Dynamic modeling of flexible cooperative mobile manipulator with revolute-prismatic joints for the purpose of moving common object with closed kinematic chain using the recursive Gibbs–Appell formulation

Abstract

In this paper, the dynamic equations of flexible cooperative manipulators that are kinematically and dynamically constrained to an object and are placed on a non-holonomic mobile platform are explored. The main objective is to develop the dynamics of closed kinematic cooperative manipulators by defining constraints in mobile form while considering the geometric dimensions of the common object instead of assuming a concentrated mass in the gripper as well as the application of manipulator with flexible links and revolute-prismatic joints in the constrained cooperative mobile form. Unlike robots with independent manipulators, the dynamic constraint relates the dynamic equations of object and arms, initiating the motion and introducing interaction forces from the object to arms. In addition, the kinematic constraint keeps the distance between the two arms constant by constraining the relative motion velocity of the arms’ gripper.

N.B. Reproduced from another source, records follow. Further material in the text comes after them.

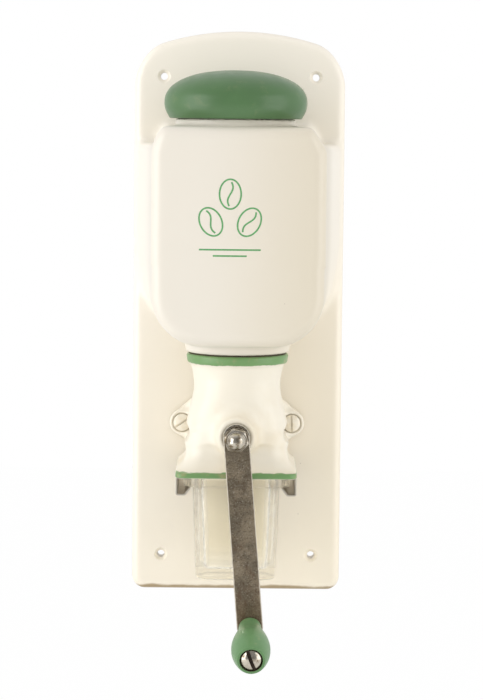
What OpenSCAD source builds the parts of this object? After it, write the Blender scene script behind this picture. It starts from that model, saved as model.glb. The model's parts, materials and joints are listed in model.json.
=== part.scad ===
// Wall coffee mill with a ceramic backplate and bean hopper, a cast grinding mill below it,
// a hand crank in front and a drawer glass that hangs in two rails.
// Frame: X to the right, Y into the wall, Z up. The wall is the plane Y = 0 and the origin is
// the middle of the four wall-screw holes. "Depth" is the distance in front of the wall, -Y.

/* [Backplate] */
// Width of the ceramic backplate
plate_w = 144; // [142:1:156]
// Height of the backplate's top above the middle of the wall screws
plate_top = 196; // [188:1:205]
// Depth of the backplate's lower edge below the middle of the wall screws
plate_bottom = 189.5; // [182:0.5:200]
// Thickness of the backplate
plate_t = 13; // [12:0.5:16]
// Radius of the arched top edge
arch_r = 175; // [170:5:260]
// Distance between the wall screws, left to right
wall_screw_dx = 104; // [100:1:110]
// Distance between the wall screws, top to bottom
wall_screw_dz = 330; // [320:1:336]
// Radius of a wall-screw hole
wall_screw_r = 2.5; // [2:0.25:3]

/* [Hopper] */
// Depth of the hopper's front face in front of the wall
hopper_front = 118; // [116:1:119]
// Half the width of the hopper's front
hopper_half_w = 56.5; // [54:0.5:58]
// Half the width of the hopper where it meets the backplate
hopper_half_w_back = 70; // [66:0.5:71]
// Height of the hopper's top
hopper_top = 131.5; // [128:0.5:134]
// Height of the hopper's underside
hopper_bottom = -12; // [-13:0.5:-11]
// Thickness of the ceramic wall
hopper_wall = 6; // [5:0.5:7]
// Depth of the vertical axis of the hopper's neck, the lid and the mill's throat
axis_depth = 66; // [65:0.5:67]
// How far the hopper's neck and the lid sit right of the middle
neck_x = -2.6; // [-3:0.1:3]

/* [Lid] */
// Largest radius of the lid
lid_r = 47.5; // [45:0.5:48]
// Height of the lid above its widest line
lid_dome = 21.5; // [18:0.5:26]

/* [Mill] */
// Height of the crank shaft's axis
shaft_z = -71.5; // [-72:0.5:-71]
// Radius of the crank shaft
shaft_r = 6; // [5.9:0.05:6]
// Radius of the mill's horizontal barrel
barrel_r = 31.5; // [31:0.25:32]
// Half the width of the mill's bottom flange
flange_half_w = 40; // [39.5:0.5:41]

/* [Crank] */
// Distance from the shaft to the knob's spindle
crank_r = 121; // [110:1:130]
// Angle of the resting crank away from straight down
crank_rest_angle = 4.7; // [0:0.1:10]
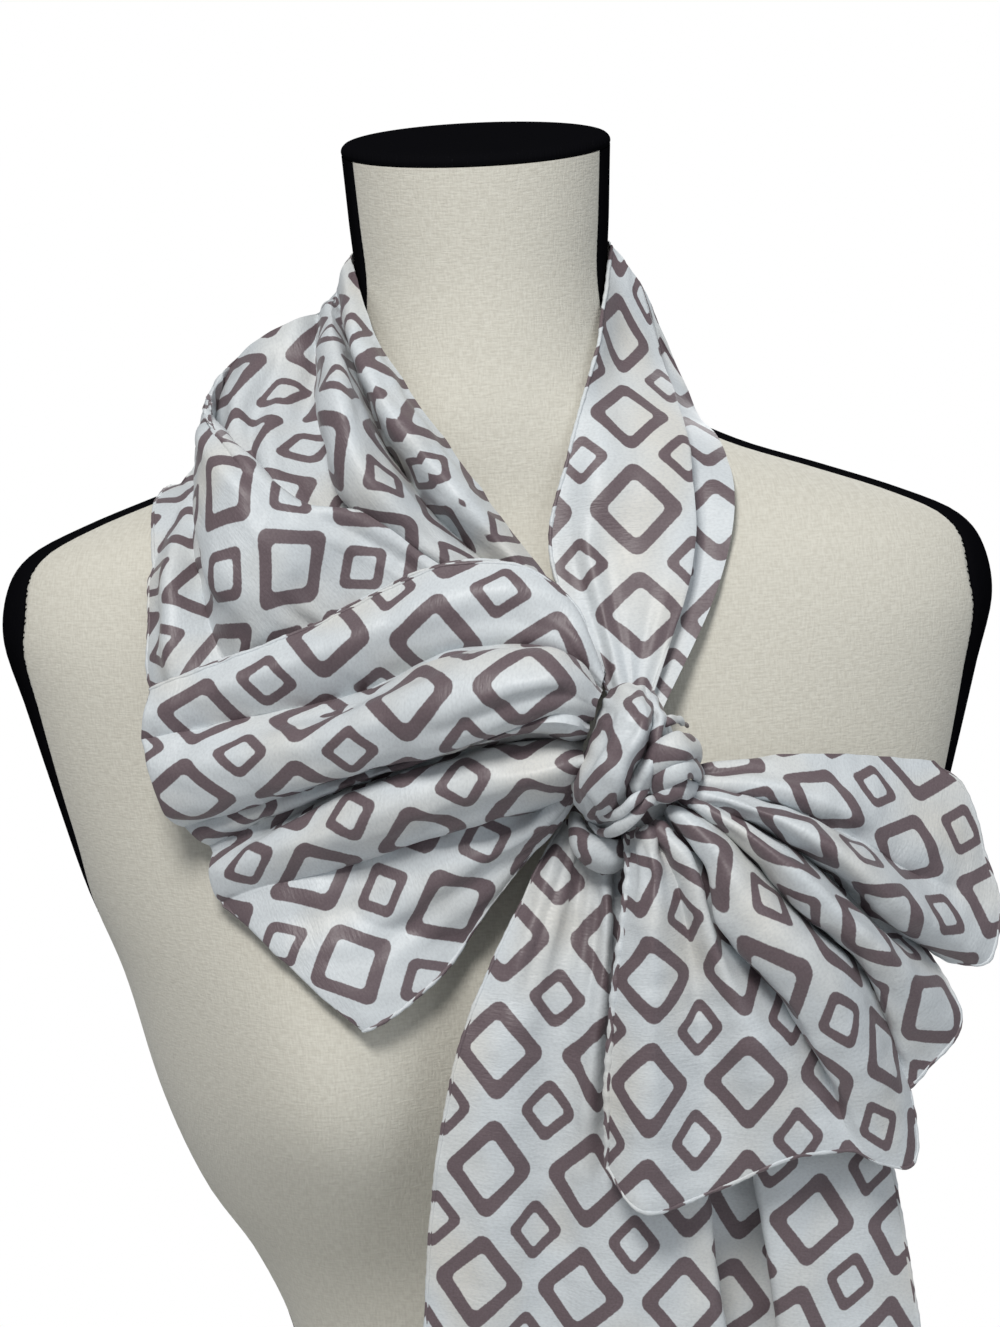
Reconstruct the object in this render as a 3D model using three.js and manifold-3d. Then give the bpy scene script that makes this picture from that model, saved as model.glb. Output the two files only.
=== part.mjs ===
// An oblong scarf tied in a one-loop bow round the neck of a limbless dress form.
// Millimetres, +Z up, the wearer's front towards -Y. The origin is the middle of the form's flat base.
// The scarf is one strip of thin satin. It shows as seven stretches of cloth, each its own solid wall:
// the drape over one shoulder, the nape, the flat band on the other side, the bow's loop, the short
// end fanned out of the knot, the long end hanging behind it, and the wraps of the knot.

import * as THREE from "three";
import Module from "manifold-3d";
import { mergeVertices } from "three/addons/utils/BufferGeometryUtils.js";

const wasm = await Module();
wasm.setup();

// ---------------------------------------------------------------- driving dimensions

const CLOTH_WALL = 1.4; // the satin with its air, as a wall
const WRAP_WALL = 3.2; // the knot's wraps are several layers rolled together
const SEAM_GAP = 0.4; // between neighbouring solids
const SHOULDER_SEAM = -4; // depth at which the stretches round the neck are parted
const FORM_CLEARANCE = 3; // from the form's skin to the middle of a cloth wall

const NECK_TOP = 749; // height of the middle of the neck's top
const NECK_TILT = 0.2; // the top falls this much per millimetre towards the front
const CAP_THICKNESS = 5;
const GUSSET_HALF = 20; // half the width of the black strip that runs up the sides
const ARM_GUSSET_HALF = 38; // and at the armholes

// Sections of the form, from the base up: half the width, and the depth in front and behind.
// square is the power of the section's curve: 2 is an ellipse, more is squarer.
const FORM_SECTIONS = [
  { z: 0, half: 150, front: 92, back: 100, square: 2.3 },
  { z: 45, half: 158, front: 98, back: 106, square: 2.3 },
  { z: 95, half: 160, front: 100, back: 110, square: 2.3 },
  { z: 150, half: 146, front: 95, back: 104, square: 2.3 },
  { z: 205, half: 112, front: 84, back: 86, square: 2.3 },
  { z: 250, half: 91, front: 76, back: 73, square: 2.3 },
  { z: 291, half: 95, front: 78, back: 73, square: 2.3 },
  { z: 326, half: 109, front: 86, back: 79, square: 2.3 },
  { z: 354, half: 126, front: 94, back: 85, square: 2.35 },
  { z: 390, half: 140, front: 100, back: 91, square: 2.4 },
  { z: 437, half: 152, front: 100, back: 95, square: 2.5 },
  { z: 469, half: 164, front: 97, back: 97, square: 2.55 },
  { z: 500, half: 173, front: 93, back: 98, square: 2.6 },
  { z: 540, half: 184, front: 86, back: 96, square: 2.6 },
  { z: 566, half: 191, front: 79, back: 92, square: 2.6 },
  { z: 586, half: 188, front: 72, back: 88, square: 2.5 },
  { z: 598, half: 178, front: 66, back: 84, square: 2.4 },
  { z: 608, half: 156, front: 62, back: 80, square: 2.3 },
  { z: 618, half: 128, front: 60, back: 76, square: 2.2 },
  { z: 629, half: 96, front: 59, back: 72, square: 2.1 },
  { z: 645, half: 66, front: 57, back: 66, square: 2.05 },
  { z: 665, half: 53, front: 53, back: 58, square: 2 },
  { z: 690, half: 48.5, front: 50, back: 52, square: 2 },
  { z: 720, half: 50, front: 50, back: 50, square: 2 },
  { z: NECK_TOP + 20, half: 53, front: 52, back: 52, square: 2 },
];
const BUST = { x: 72, z: 408, wide: 46, below: 58, above: 75, depth: 34 };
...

The dynamic equations of manipulators are derived using the recursive Gibbs–Appell formulation while the object equations are obtained using the Newton-Euler approach. Finally, the motion equations for a cooperative mobile robot with two 2-flexible-link arms are simulated. The results are evaluated at two stages by incorporating dynamic constraints as well as concurrent consideration of kinematic and dynamic constraints. Also, each manipulator's dynamic model weighted by using the experimental test setup with single link and revolute-prismatic joint.